- **Task objective**:
Reproduce all entries verbatim, with nothing added or dropped.

- **Material**:
::::
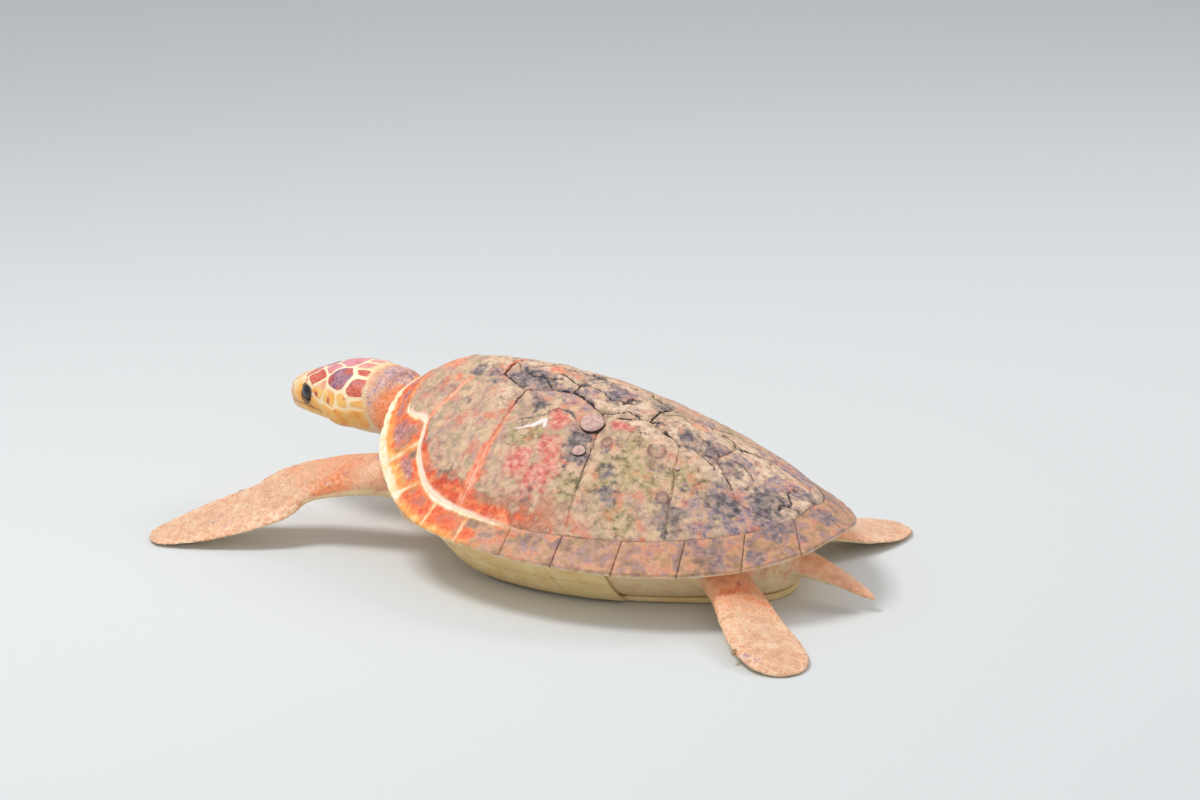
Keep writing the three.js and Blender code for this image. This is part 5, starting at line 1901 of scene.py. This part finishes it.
class TURTLE_OT_eyes(bpy.types.Operator):
    """Builds the two eyeballs"""

    bl_idname = "turtle.eyes"
    bl_label = "Eyes"

    def execute(self, context):
        material = wet_eye()
        for side_name, side in SIDES:
            place(eyeball(f"eyeball_{side_name}", side), material, "eye", f"eye_{side_name}")
        return {"FINISHED"}


class TURTLE_OT_claws(bpy.types.Operator):
    """Builds the claw of each flipper"""

    bl_idname = "turtle.claws"
    bl_label = "Claws"

    def execute(self, context):
        material = claw_horn()
        for name, rows, lead, share in LIMBS:
            place(claw(f"horn_claw_{name}", rows, lead, share), material, "claw", f"claw_{name}")
        return {"FINISHED"}


class TURTLE_OT_barnacles(bpy.types.Operator):
    """Sets the barnacles on the back"""

    bl_idname = "turtle.barnacles"
    bl_label = "Barnacles"

    def execute(self, context):
        material = barnacle_lime()
        for i, row in enumerate(BARNACLES):
            place(barnacle(f"barnacle_{i + 1}", *row, i * 1.7), material, "back_plate")
        return {"FINISHED"}


# Lamps: name, place, size and power
LAMPS = (
    ("key", (1.2, -1.6, 4.6), 1.6, 130),
    ("fill", (4.5, 3.0, 2.6), 3.0, 30),
    ("back", (-3.6, 2.0, 3.8), 2.0, 60),
)
LIT_POINT = Vector((0, -0.1, 0.2))
CAMERA_TARGET = Vector((-0.009, -0.071, 0.295))
FLOOR_RADIUS, FLOOR_Z, FLOOR_CORNERS = 40000, -0.3, 96  # millimetres, and the corners of its edge


def stand(name, data, location, back):
    """Adds a lamp or a camera that looks along the opposite of back."""
    holder = bpy.data.objects.new(name, data)
    holder.location = location
    holder.rotation_euler = (-back).to_track_quat("-Z", "Y").to_euler()
    bpy.context.scene.collection.objects.link(holder)
    return holder


class TURTLE_OT_stage(bpy.types.Operator):
    """Sets up the floor, the lights, the world and the camera"""

    bl_idname = "turtle.stage"
    bl_label = "Stage"

    def execute(self, context):
        settings = context.scene.turtle
        angle = once_round(FLOOR_CORNERS)
        rim = [FLOOR_RADIUS * np.cos(angle), FLOOR_RADIUS * np.sin(angle), FLOOR_Z + 0 * angle]
        points = np.concatenate([np.column_stack(rim), [[0, 0, FLOOR_Z]]])
        floor = make_mesh("floor", points, fan_faces(np.arange(FLOOR_CORNERS), FLOOR_CORNERS), {})
        floor.data.materials.append(plain_floor(settings.floor_colour))
        world = bpy.data.worlds.new("studio")
        world.use_nodes = True
        sky = world.node_tree.nodes["Background"]
        sky.inputs["Color"].default_value = linear("#eef3fa")
        sky.inputs["Strength"].default_value = 0.62
        context.scene.world = world
        context.scene.view_settings.view_transform = "Standard"
        for name, where, size, power in LAMPS:
            lamp = bpy.data.lights.new(name, "AREA")
            lamp.energy, lamp.size = power, size
            stand(name, lamp, where, Vector(where) - LIT_POINT)
        camera = bpy.data.cameras.new("camera")
        camera.lens, camera.sensor_width = settings.lens, 36
        camera.clip_start, camera.clip_end = 0.05, 200
        camera.dof.use_dof = False
        a, e = settings.azimuth, settings.elevation
        back = Vector((math.sin(a) * math.cos(e), -math.cos(a) * math.cos(e), math.sin(e)))
        where = CAMERA_TARGET + back * settings.distance
        context.scene.camera = stand("camera", camera, where, back)
        return {"FINISHED"}


OPERATORS = (
    TURTLE_OT_back,
    TURTLE_OT_rim,
    TURTLE_OT_belly,
    TURTLE_OT_skin,
    TURTLE_OT_eyes,
    TURTLE_OT_claws,
    TURTLE_OT_barnacles,
    TURTLE_OT_stage,
)


class TURTLE_PT_panel(bpy.types.Panel):
    """Lists the settings and the pieces"""

    bl_idname = "TURTLE_PT_panel"
    bl_label = "Loggerhead turtle"
    bl_space_type = "VIEW_3D"
    bl_region_type = "UI"
    bl_category = "Turtle"

    def draw(self, context):
        for name in TurtleSettings.__annotations__:
            self.layout.prop(context.scene.turtle, name)
        for operator in OPERATORS:
            self.layout.operator(operator.bl_idname)


CLASSES = (TurtleSettings, *OPERATORS, TURTLE_PT_panel)


def register():
    """Adds the classes and the scene's settings."""
    for item in CLASSES:
        bpy.utils.register_class(item)
    bpy.types.Scene.turtle = bpy.props.PointerProperty(type=TurtleSettings)


def unregister():
    """Removes what register added."""
    del bpy.types.Scene.turtle
    for item in reversed(CLASSES):
        bpy.utils.unregister_class(item)


def main():
    """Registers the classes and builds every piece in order."""
    register()
    bpy.ops.turtle.back()
    bpy.ops.turtle.rim()
    bpy.ops.turtle.belly()
    bpy.ops.turtle.skin()
    bpy.ops.turtle.eyes()
    bpy.ops.turtle.claws()
    bpy.ops.turtle.barnacles()
    bpy.ops.turtle.stage()


if __name__ == "__main__":
    main()
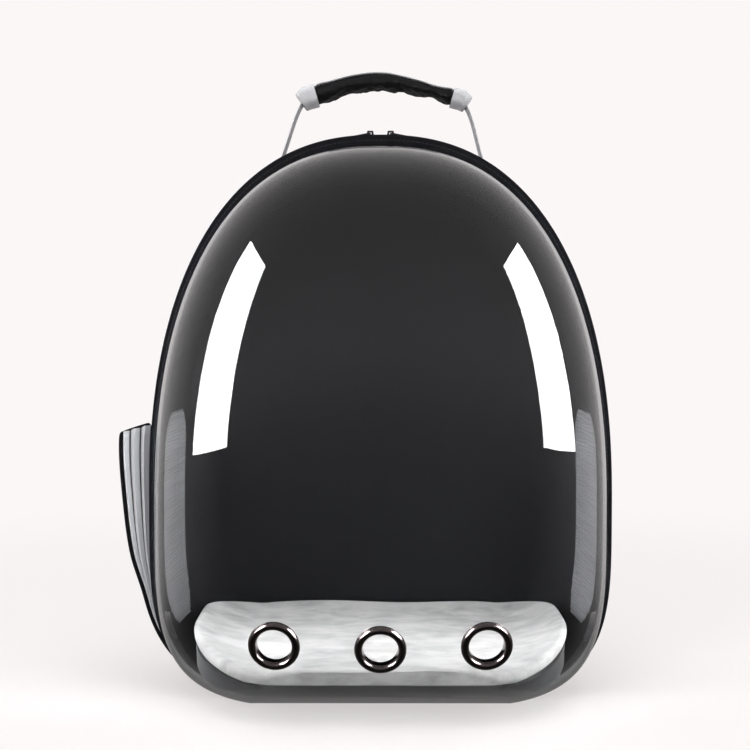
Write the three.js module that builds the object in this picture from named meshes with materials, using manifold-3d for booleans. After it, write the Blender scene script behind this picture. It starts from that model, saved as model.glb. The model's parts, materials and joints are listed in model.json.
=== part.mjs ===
::::
- **Output of the task**:
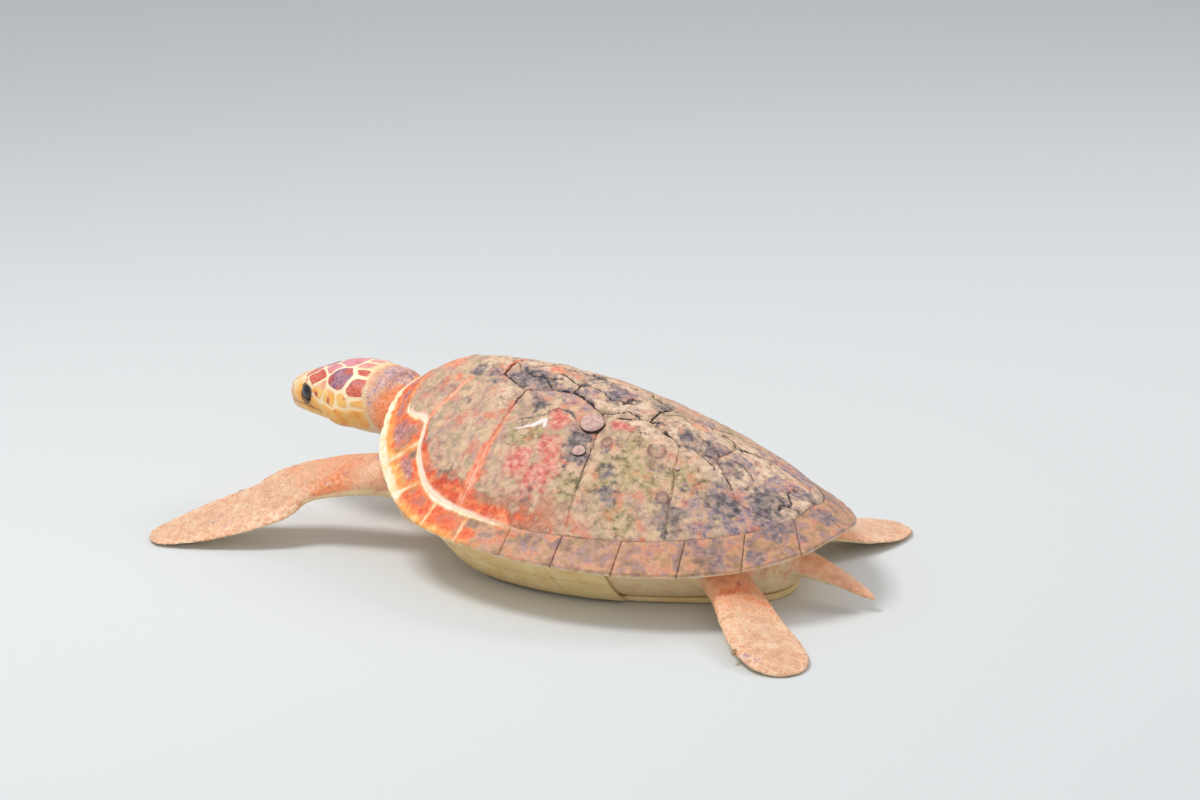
Keep writing the three.js and Blender code for this image. This is part 5, starting at line 1901 of scene.py. This part finishes it.
class TURTLE_OT_eyes(bpy.types.Operator):
    """Builds the two eyeballs"""

    bl_idname = "turtle.eyes"
    bl_label = "Eyes"

    def execute(self, context):
        material = wet_eye()
        for side_name, side in SIDES:
            place(eyeball(f"eyeball_{side_name}", side), material, "eye", f"eye_{side_name}")
        return {"FINISHED"}


class TURTLE_OT_claws(bpy.types.Operator):
    """Builds the claw of each flipper"""

    bl_idname = "turtle.claws"
    bl_label = "Claws"

    def execute(self, context):
        material = claw_horn()
        for name, rows, lead, share in LIMBS:
            place(claw(f"horn_claw_{name}", rows, lead, share), material, "claw", f"claw_{name}")
        return {"FINISHED"}


class TURTLE_OT_barnacles(bpy.types.Operator):
    """Sets the barnacles on the back"""

    bl_idname = "turtle.barnacles"
    bl_label = "Barnacles"

    def execute(self, context):
        material = barnacle_lime()
        for i, row in enumerate(BARNACLES):
            place(barnacle(f"barnacle_{i + 1}", *row, i * 1.7), material, "back_plate")
        return {"FINISHED"}


# Lamps: name, place, size and power
LAMPS = (
    ("key", (1.2, -1.6, 4.6), 1.6, 130),
    ("fill", (4.5, 3.0, 2.6), 3.0, 30),
    ("back", (-3.6, 2.0, 3.8), 2.0, 60),
)
LIT_POINT = Vector((0, -0.1, 0.2))
CAMERA_TARGET = Vector((-0.009, -0.071, 0.295))
FLOOR_RADIUS, FLOOR_Z, FLOOR_CORNERS = 40000, -0.3, 96  # millimetres, and the corners of its edge


def stand(name, data, location, back):
    """Adds a lamp or a camera that looks along the opposite of back."""
    holder = bpy.data.objects.new(name, data)
    holder.location = location
    holder.rotation_euler = (-back).to_track_quat("-Z", "Y").to_euler()
    bpy.context.scene.collection.objects.link(holder)
    return holder


class TURTLE_OT_stage(bpy.types.Operator):
    """Sets up the floor, the lights, the world and the camera"""

    bl_idname = "turtle.stage"
    bl_label = "Stage"

    def execute(self, context):
        settings = context.scene.turtle
        angle = once_round(FLOOR_CORNERS)
        rim = [FLOOR_RADIUS * np.cos(angle), FLOOR_RADIUS * np.sin(angle), FLOOR_Z + 0 * angle]
        points = np.concatenate([np.column_stack(rim), [[0, 0, FLOOR_Z]]])
        floor = make_mesh("floor", points, fan_faces(np.arange(FLOOR_CORNERS), FLOOR_CORNERS), {})
        floor.data.materials.append(plain_floor(settings.floor_colour))
        world = bpy.data.worlds.new("studio")
        world.use_nodes = True
        sky = world.node_tree.nodes["Background"]
        sky.inputs["Color"].default_value = linear("#eef3fa")
        sky.inputs["Strength"].default_value = 0.62
        context.scene.world = world
        context.scene.view_settings.view_transform = "Standard"
        for name, where, size, power in LAMPS:
            lamp = bpy.data.lights.new(name, "AREA")
            lamp.energy, lamp.size = power, size
            stand(name, lamp, where, Vector(where) - LIT_POINT)
        camera = bpy.data.cameras.new("camera")
        camera.lens, camera.sensor_width = settings.lens, 36
        camera.clip_start, camera.clip_end = 0.05, 200
        camera.dof.use_dof = False
        a, e = settings.azimuth, settings.elevation
        back = Vector((math.sin(a) * math.cos(e), -math.cos(a) * math.cos(e), math.sin(e)))
        where = CAMERA_TARGET + back * settings.distance
        context.scene.camera = stand("camera", camera, where, back)
        return {"FINISHED"}


OPERATORS = (
    TURTLE_OT_back,
    TURTLE_OT_rim,
    TURTLE_OT_belly,
    TURTLE_OT_skin,
    TURTLE_OT_eyes,
    TURTLE_OT_claws,
    TURTLE_OT_barnacles,
    TURTLE_OT_stage,
)


class TURTLE_PT_panel(bpy.types.Panel):
    """Lists the settings and the pieces"""

    bl_idname = "TURTLE_PT_panel"
    bl_label = "Loggerhead turtle"
    bl_space_type = "VIEW_3D"
    bl_region_type = "UI"
    bl_category = "Turtle"

    def draw(self, context):
        for name in TurtleSettings.__annotations__:
            self.layout.prop(context.scene.turtle, name)
        for operator in OPERATORS:
            self.layout.operator(operator.bl_idname)


CLASSES = (TurtleSettings, *OPERATORS, TURTLE_PT_panel)


def register():
    """Adds the classes and the scene's settings."""
    for item in CLASSES:
        bpy.utils.register_class(item)
    bpy.types.Scene.turtle = bpy.props.PointerProperty(type=TurtleSettings)


def unregister():
    """Removes what register added."""
    del bpy.types.Scene.turtle
    for item in reversed(CLASSES):
        bpy.utils.unregister_class(item)


def main():
    """Registers the classes and builds every piece in order."""
    register()
    bpy.ops.turtle.back()
    bpy.ops.turtle.rim()
    bpy.ops.turtle.belly()
    bpy.ops.turtle.skin()
    bpy.ops.turtle.eyes()
    bpy.ops.turtle.claws()
    bpy.ops.turtle.barnacles()
    bpy.ops.turtle.stage()


if __name__ == "__main__":
    main()
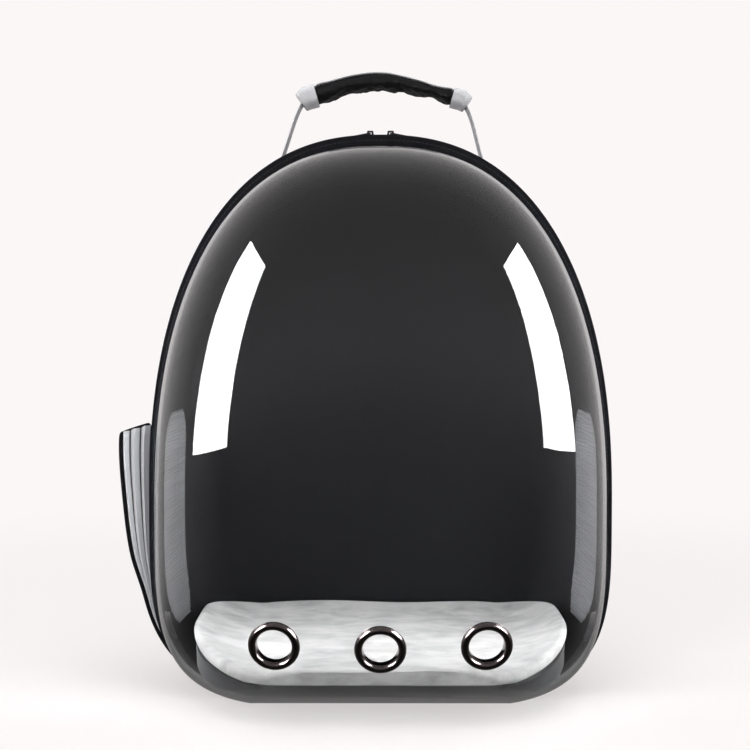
Write the three.js module that builds the object in this picture from named meshes with materials, using manifold-3d for booleans. After it, write the Blender scene script behind this picture. It starts from that model, saved as model.glb. The model's parts, materials and joints are listed in model.json.
=== part.mjs ===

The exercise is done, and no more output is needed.